Saturday, March 16, 2013

Punching Cows


Saturday March 16 2013

Originally, a 'cowpuncher' referred to a man prodding or punching a walking steak (i.e. beef cow) with an iron-spiked pole up a chute into a railroad car bound for slaughter. Eventually, 'cowpuncher' came to mean cowboys in general, and cowpunching referred to the work cowboys do.

But I know now why they really call it Punching Cows.

When your horse wants the sloooooow moooooo-ving tired little calves to get along, he punches them in the butt. Sometimes he bites them in the butt to hurry them along.

Jose punched this little calf along the wash on our cattle drive today. More on this adventure soon!

[video here]


or link
http://www.youtube.com/watch?v=ek275B-hSWQ&feature=youtu.be

Monday, October 18, 2010

Gather



Monday October 18 2010

The cowboys and cowgirls gather in Diamond Basin after sunrise. They unload their cowponies and cowdogs and head up into the foothills of the Owyhees. The cows are scattered from here to Silver City and beyond.

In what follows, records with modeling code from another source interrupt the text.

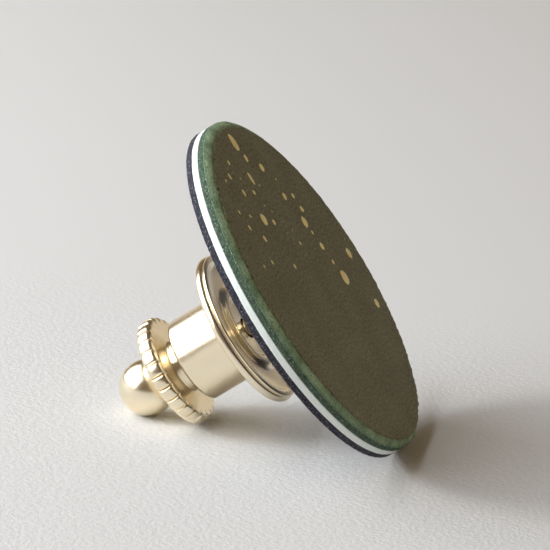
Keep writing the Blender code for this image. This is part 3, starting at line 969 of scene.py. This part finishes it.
makeBarrel(barrel)
print("clutch housing made")


# Spring inside the barrel.

coil = {
    "radius": 2.017, "wire": 0.12, "start": 8.41, "end": 9.97, "turns": 3, "steps": 36,
    "wireSides": 10, "endInset": 0.03, "endRise": 0.01,
}


def makeSpring(spring):
    selectNothing()
    bpy.ops.mesh.primitive_circle_add(
        vertices=spring["wireSides"],
        radius=spring["wire"] * mm,
        location=(spring["radius"] * mm, 0, -spring["start"] * mm),
        rotation=(math.pi / 2, 0, 0),
    )
    obj = nameNew("coilSpring")
    wind = obj.modifiers.new("wind", "SCREW")
    wind.angle = spring["turns"] * fullTurn
    wind.screw_offset = -(spring["end"] - spring["start"]) * mm
    wind.steps = wind.render_steps = spring["turns"] * spring["steps"]
    wind.use_merge_vertices = False
    finishModifiers(obj)
    # Close both cut ends and ease their edges.
    startEdit(obj, "EDGE")
    bpy.ops.mesh.select_non_manifold()
    bpy.ops.mesh.edge_face_add()
    weldAll()
    pick(obj, lambda face: len(face.verts) == spring["wireSides"], "FACE")
    bpy.ops.mesh.inset(thickness=spring["endInset"] * mm, depth=spring["endRise"] * mm)
    endEdit()
    settle(obj, steelMaterial, postOffset)
    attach(obj, "spring")
    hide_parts("knob_spring")
    return obj


springPiece = makeSpring(coil)


# Knob: milled ring and ball.

milledRing = {
    "bore": 1.405, "hub": 1.905, "hubFront": 10.63, "front": 11.29, "back": 12.46,
    "radius": 3.95, "side": 0.36, "sideSteps": 8, "crown": 0.03, "pads": 26, "padSteps": 16,
    "grooveDepth": 0.28, "grooveEase": 10, "pillow": 0.025, "grooveStart": 3.2, "webRadius": 2.6,
    "hubRound": 0.08, "hubFoot": 0.07,
}


def makeMilledRing(ring):
    front, back, radius, side = ring["front"], ring["back"], ring["radius"], ring["side"]
    groove, web = ring["grooveStart"], ring["webRadius"]
    rim = []
    for index in range(ring["sideSteps"] + 1):
        angle = math.pi / 2 * index / ring["sideSteps"]
        rim.append((radius - ring["crown"] - side * (1 - math.sin(angle)),
                    front + side * (1 - math.cos(angle))))
    middle = (front + back) / 2
    farSide = [(r, 2 * middle - depth) for r, depth in reversed(rim)]
    outline = (
        [(ring["bore"], ring["hubFront"]), (ring["hub"], ring["hubFront"]), (ring["hub"], front),
         (web, front), (groove, front)]
        + rim + [(radius, middle)] + farSide
        + [(groove, back), (web, back), (ring["bore"], back)]
    )
    pitch = fullTurn / ring["pads"]
    obj = turnOutline("milledRing", outline + outline[:1], ring["padSteps"], pitch)

    def inColumn(vert, angle):
        # Whether it is on the rim, in the spun column at this angle.
        turned = abs(math.atan2(vert.co.y, vert.co.x))
        return radiusOf(vert) > groove + 0.05 and abs(turned - angle) < pitch / 100

    # One pad: its two sides drop into the groove.
    startEdit(obj)
    for column in range(ring["padSteps"] + 1):
        share = abs(2 * column / ring["padSteps"] - 1)  # 0 mid-pad, 1 in the groove
        drop = ring["grooveDepth"] * share ** ring["grooveEase"] + ring["pillow"] * share ** 2
        if share == 1:
            drop = ring["grooveDepth"]
        angle = pitch * column / ring["padSteps"]
        pick(obj, lambda vert: inColumn(vert, angle))
        resizeRing((radius - drop) / radius)
    # The same pad all the way round.
    bpy.ops.mesh.select_all(action="SELECT")
    others = ring["pads"] - 1
    bpy.ops.mesh.spin(
        steps=others, dupli=True, angle=pitch * others, center=(0, 0, 0), axis=(0, 0, 1)
    )
    weldAll()
    bpy.ops.transform.rotate(value=pitch / 2, orient_axis="Z", center_override=(0, 0, 0))
    endEdit()
    roundRing(obj, ring["hub"], ring["hubFront"], ring["hubRound"], 3)
    roundRing(obj, ring["hub"], front, ring["hubFoot"], 3)
    settle(obj, brassMaterial, postOffset, 50)
    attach(obj, "knob")
    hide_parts("knurled_ring")


makeMilledRing(milledRing)

ballEnd = {
    "radius": 1.95, "centre": 14.215, "neck": 1.15, "footFront": 12.48, "footBack": 12.58,
    "foot": 1.6, "footEdge": 0.06, "footRise": 0.04, "spigot": 0.64, "spigotFront": 11.89,
    "spigotEdge": 0.06, "neckRound": 0.03, "segments": 96, "rings": 64,
}


def makeBall(ball):
    selectNothing()
    bpy.ops.mesh.primitive_uv_sphere_add(
        segments=ball["segments"],
        ring_count=ball["rings"],
        radius=ball["radius"] * mm,
        location=(0, 0, -ball["centre"] * mm),
    )
    obj = nameNew("ballEnd")
    reach = math.sqrt(ball["radius"] ** 2 - ball["neck"] ** 2)
    startEdit(obj, "EDGE")
    bpy.ops.mesh.select_all(action="SELECT")
    cutDepth = ball["centre"] - reach
    bpy.ops.mesh.bisect(
        plane_co=(0, 0, -cutDepth * mm), plane_no=(0, 0, 1), clear_outer=True,
        threshold=0.0001 * mm,
    )
    # The open edge is drawn into the neck, foot and spigot, and closed.
    pick(obj, lambda edge: edge.is_boundary, "EDGE")
    radius, depth = ball["neck"], cutDepth
    for newRadius, newDepth in (
        (ball["neck"], ball["footBack"]), (ball["foot"] - ball["footEdge"], ball["footBack"]),
        (ball["foot"], ball["footBack"] - ball["footRise"]), (ball["foot"], ball["footFront"]),
        (ball["spigot"], ball["footFront"]),
        (ball["spigot"], ball["spigotFront"] + ball["spigotEdge"]),
        (ball["spigot"] - ball["spigotEdge"], ball["spigotFront"]),
    ):
        drawUp(depth - newDepth, newRadius / radius)
        radius, depth = newRadius, newDepth
    bpy.ops.mesh.edge_face_add()
    weldAll()
    endEdit()
    roundRing(obj, ball["neck"], ball["footBack"], ball["neckRound"], 3)
    settle(obj, brassMaterial, postOffset, 40)
    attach(obj, "knob")
    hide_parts("ball_knob")


makeBall(ballEnd)
print("knob made")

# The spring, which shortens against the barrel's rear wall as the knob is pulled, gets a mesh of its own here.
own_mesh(springPiece)

# CAD nodes whose shape is right keep it and take a finish here.
keptNodes = {
    "pad_adhesive": glueMaterial,
    "post_braze": brazeMaterial,
    "lock_cone": steelMaterial,
    "ball_cage": brassMaterial,
    "lock_ball_1": steelMaterial,
    "lock_ball_2": steelMaterial,
    "lock_ball_3": steelMaterial,
}
for nodeName, material in keptNodes.items():
    for slot in frame["nodes"][nodeName].material_slots:
        slot.material = material
print("kept CAD nodes finished:", len(keptNodes))


# Floor, light and camera.

floorLook = {
    "size": 4.0, "light": (0.735, 0.732, 0.722), "dark": (0.69, 0.687, 0.677),
    "grain": 2600.0, "cloud": 60.0, "rough": (0.78, 0.9), "specular": 0.25, "bump": 0.25,
    "relief": 0.12, "fadeFrom": -0.005, "fadeTo": 0.045,
}


def makeFloor(look):
    selectNothing()
    bpy.ops.mesh.primitive_plane_add(size=look["size"], location=(0, 0, cadBox[0].z))
    floor = nameNew("paperFloor")
    material = bpy.data.materials.new("palePaper")
    material.use_nodes = True
    tree = material.node_tree
    shader = tree.nodes["Principled BSDF"]
    shader.inputs["Specular IOR Level"].default_value = look["specular"]
    place = addNode(tree, "ShaderNodeTexCoord").outputs["Object"]
    grain = placeGrain(tree, place, look)
    # The paper's tooth is strongest beside the pin and dies away behind it.
    away = addNode(tree, "ShaderNodeSeparateXYZ", {0: place}).outputs["Y"]
    near = spread(tree, away, look["fadeFrom"], look["fadeTo"], 1.0, 0.0, smooth=True)
    tooth = mathNode(tree, "MULTIPLY", mathNode(tree, "SUBTRACT", grain["Grain"], 0.5), near)
    tooth = mathNode(tree, "ADD", tooth, 0.5)
    base = mixColour(tree, tooth, look["dark"], look["light"])
    setSurface(tree, shader, base, spread(tree, grain["Cloud"], 0, 1, *look["rough"]))
    setBump(tree, shader, tooth, look["bump"], look["relief"])
    floor.data.materials.append(material)


makeFloor(floorLook)


def addPanel(name, place, size, power, colour, target):
    light = bpy.data.lights.new(name, "AREA")
    light.shape = "RECTANGLE"
    light.size, light.size_y = size
    light.energy = power
    light.color = colour
    panel = bpy.data.objects.new(name, light)
    bpy.context.scene.collection.objects.link(panel)
    panel.location = place
    panel.rotation_euler = (Vector(target) - Vector(place)).to_track_quat("-Z", "Y").to_euler()
    panel.visible_camera = False


lightPlan = {
    "window": {"place": (-0.24, -0.052, 0.182), "size": (0.50, 0.31), "power": 1.64,
               "colour": (0.915, 0.955, 1.0), "target": (0, -0.02, 0.04)},
    "lowWindow": {"place": (-0.35, -0.058, 0.155), "size": (0.12, 0.07), "power": 0.90,
                  "colour": (0.915, 0.955, 1.0), "target": (0, 0, 0.01)},
    "fill": {"place": (0.35, -0.12, 0.30), "size": (0.35, 0.30), "power": 0.05,
             "colour": (1.0, 0.86, 0.64), "target": (0, 0, 0.01)},
    "backdrop": {"place": (0.12, 0.62, 0.075), "size": (1.5, 0.14), "power": 0.36,
                 "colour": (1.0, 0.93, 0.80), "target": (0, 0, 0.03)},
}
roomLook = {"colour": (1.0, 0.70, 0.40), "strength": 0.155}

for name, plan in lightPlan.items():
    addPanel(name, **plan)

world = bpy.data.worlds.new("room")
bpy.context.scene.world = world
world.use_nodes = True
backdrop = world.node_tree.nodes["Background"]
backdrop.inputs["Color"].default_value = (*roomLook["colour"], 1.0)
backdrop.inputs["Strength"].default_value = roomLook["strength"]
bpy.context.scene.view_settings.view_transform = "Standard"

# The camera looks past the face from its lower side; offsets are of the face's centre from the
# middle of the view, in millimetres.
cameraPlan = {
    "azimuth": 8.39, "elevation": 18.0, "roll": 4.17, "fieldOfView": 8.0,
    "aside": 2.82, "below": 0.36, "distance": 262.3,
}


def makeCamera(plan):
    azimuth, elevation = math.radians(plan["azimuth"]), math.radians(plan["elevation"])
    roll = math.radians(plan["roll"])
    level = Vector((math.cos(azimuth), math.sin(azimuth), 0))
    ahead = Vector((
        -math.sin(azimuth) * math.cos(elevation),
        math.cos(azimuth) * math.cos(elevation),
        -math.sin(elevation),
    ))
    upright = level.cross(ahead)
    right = level * math.cos(roll) + upright * math.sin(roll)
    up = upright * math.cos(roll) - level * math.sin(roll)
    back = ahead * plan["distance"] + right * plan["aside"] - up * plan["below"]
    data = bpy.data.cameras.new("viewCamera")
    data.angle = math.radians(plan["fieldOfView"])
    camera = bpy.data.objects.new("viewCamera", data)
    bpy.context.scene.collection.objects.link(camera)
    turned = Matrix((right, up, -ahead)).transposed()
    camera.matrix_world = Matrix.Translation(faceCentre - back * mm) @ turned.to_4x4()
    bpy.context.scene.camera = camera


makeCamera(cameraPlan)
print("stage made")
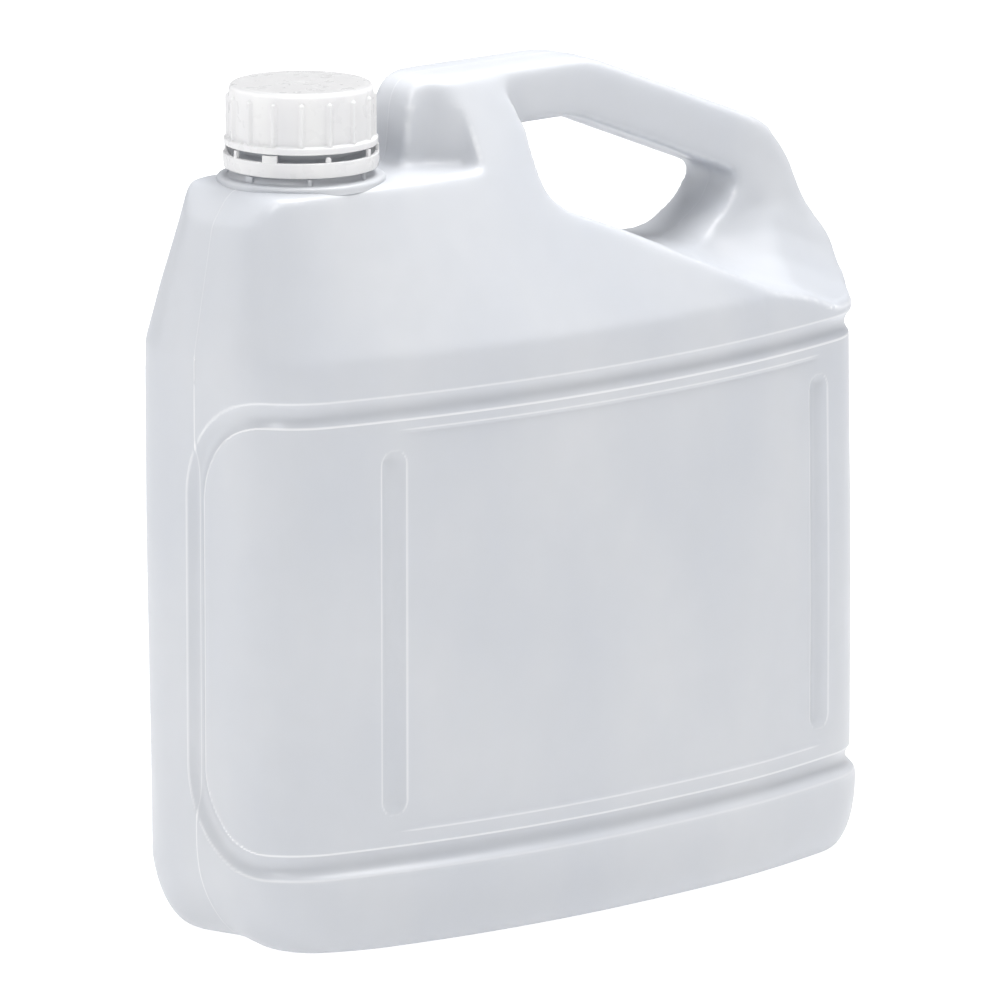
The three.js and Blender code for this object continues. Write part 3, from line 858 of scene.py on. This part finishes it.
def add_to(bm, other):
    mesh = bpy.data.meshes.new("joined")
    other.to_mesh(mesh)
    other.free()
    bm.from_mesh(mesh)
    bpy.data.meshes.remove(mesh)


def smooth_named(bm, name, sharp=None):
    for f in bm.faces:
        f.smooth = True
    if sharp:
        for e in bm.edges:
            if len(e.link_faces) == 2 and e.calc_face_angle(0) > math.radians(sharp):
                e.smooth = False
    return named(bm, name, MM)


def make_neck():
    """Collar, snap bead, thread and land, with the lugs that stop the band from turning."""
    bead_low = BAND_TOP - BAND_HEIGHT + 1.7
    foot = DECK_HEIGHT - 1.1
    profile = (
        [(BORE_RADIUS, foot), (COLLAR_RADIUS, foot), (COLLAR_RADIUS, DECK_HEIGHT + 0.3)]
        + arc(COLLAR_RADIUS - 1.2, DECK_HEIGHT + 0.4, 1.2, 0, 80, 8)
        + arc(24.2, DECK_HEIGHT + 3.0, 1.4, 260, 180, 4)
        + [(22.3, DECK_HEIGHT + 3.9), (21.0, DECK_HEIGHT + 4.7), (20.9, bead_low - 0.3)]
        + arc(BEAD_RADIUS - 0.5, bead_low + 0.5, 0.5, -90, 0, 3)
        + [(BEAD_RADIUS, bead_low + 0.9), (NECK_RADIUS, bead_low + 3.6)]
        + upright(NECK_RADIUS, bead_low + 3.6, LAND_HEIGHT - 0.5, 0.4)
        + arc(NECK_RADIUS - 0.5, LAND_HEIGHT - 0.5, 0.5, 0, 90, 4)
        + arc(BORE_RADIUS + 0.5, LAND_HEIGHT - 0.5, 0.5, 90, 180, 4)
        + upright(BORE_RADIUS, LAND_HEIGHT - 0.5, foot, 5)
    )
    bm = spun(profile, True)
    for v in bm.verts:
        r, turn = polar(v.co)
        if abs(r - NECK_RADIUS) < 0.05 and v.co.z < LAND_HEIGHT - 0.4:
            push(v, thread_relief(turn, v.co.z, THREAD_START))
    for i in range(LUG_COUNT):
        turn = LUG_TURN + FULL_TURN * i / LUG_COUNT
        wide = WIDE_LUG if i == LUG_COUNT - 1 else LUG_WIDTH
        high = BAND_TOP - BAND_HEIGHT - 0.35
        add_to(bm, block(turn, LUG_RADIUS, wide, LUG_DEPTH, DECK_HEIGHT + 0.9, high, 0.3))
    return smooth_named(bm, "neck_finish", 40)


def make_cap():
    """The screw cap: flange, ribbed side, flat top with a gate mark, and the thread inside."""
    outer = CAP_ROOT + CAP_WALL
    inner = CAP_TOP - CAP_TOP_WALL
    profile = (
        [(0, inner), (CAP_ROOT - 0.8, inner), (CAP_ROOT, inner - 0.8)]
        + upright(CAP_ROOT, inner - 0.8, CAP_BOTTOM + 0.6, 0.45)
        + [(CAP_ROOT, CAP_BOTTOM + 0.6), (CAP_ROOT + 0.6, CAP_BOTTOM)]
        + arc(FLANGE_RADIUS - 0.35, CAP_BOTTOM + 0.35, 0.35, -90, 0, 3)
        + arc(FLANGE_RADIUS - 0.45, CAP_BOTTOM + 1.75, 0.45, 0, 70, 4)
        + [(outer + 0.7, CAP_BOTTOM + 2.35)]
        + arc(outer + 0.6, CAP_BOTTOM + 2.95, 0.6, 250, 180, 4)
        + upright(outer, CAP_BOTTOM + 2.95, RIB_TOP - 2.6, 1.6)
        + upright(outer, RIB_TOP - 2.6, RIB_TOP + 0.3, 0.18)
        + arc(outer - CAP_EDGE, CAP_TOP - CAP_EDGE, CAP_EDGE, 0, 90, 12)
        + [(outer - 3.2, CAP_TOP), (12, CAP_TOP), (3, CAP_TOP), (GATE_RADIUS, CAP_TOP)]
        + [(GATE_RADIUS - 0.2, CAP_TOP - 0.12), (GATE_RADIUS - 0.4, CAP_TOP - 0.02)]
        + [(0.8, CAP_TOP), (0, CAP_TOP)]
    )
    bm = spun(profile, False)
    for v in bm.verts:
        r, turn = polar(v.co)
        if abs(r - outer) < 0.62 and CAP_BOTTOM + 2.3 < v.co.z < RIB_TOP:
            off = (turn - RIB_TURN) % (FULL_TURN / RIB_COUNT)
            off = min(off, FULL_TURN / RIB_COUNT - off) * outer
            above = max(v.co.z - (RIB_TOP - RIB_HALF), 0)
            push(v, max(0, outer + dome(math.hypot(off, above), RIB_HALF, RIB_PROUD) - r))
        elif abs(r - CAP_ROOT) < 0.05:
            push(v, -thread_relief(turn, v.co.z, THREAD_START + THREAD_PITCH / 2))
    return smooth_named(bm, "ribbed_cap", 50)


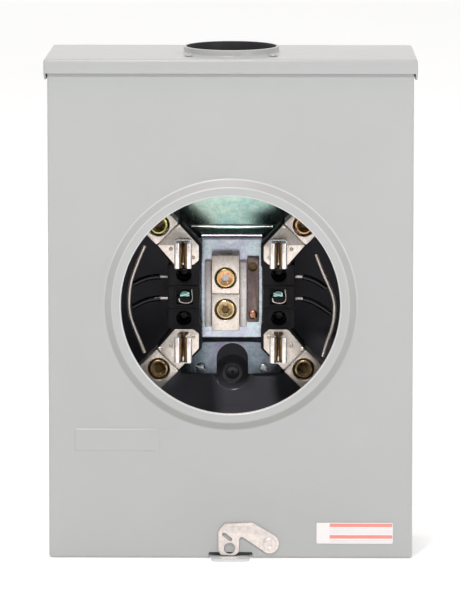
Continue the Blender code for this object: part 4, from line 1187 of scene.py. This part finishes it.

This first Gather is the easiest. They get the cows they can see in this big valley and up the sides of the hills. The next times they have to start looking for the cows. "It'll take from now till Thanksgiving to get them all!" a cowboy says. He's not kidding.

The fall weather is mild, the sun and dust golden. The cows bellow as they move on down out of the higher country, headed for winter on the ranch in the warmer Snake River valley, with the cowboys and cowgirls flanking and pushing them along.

Silence falls over Diamond Basin. Dust settles in the hoofprints in the sand.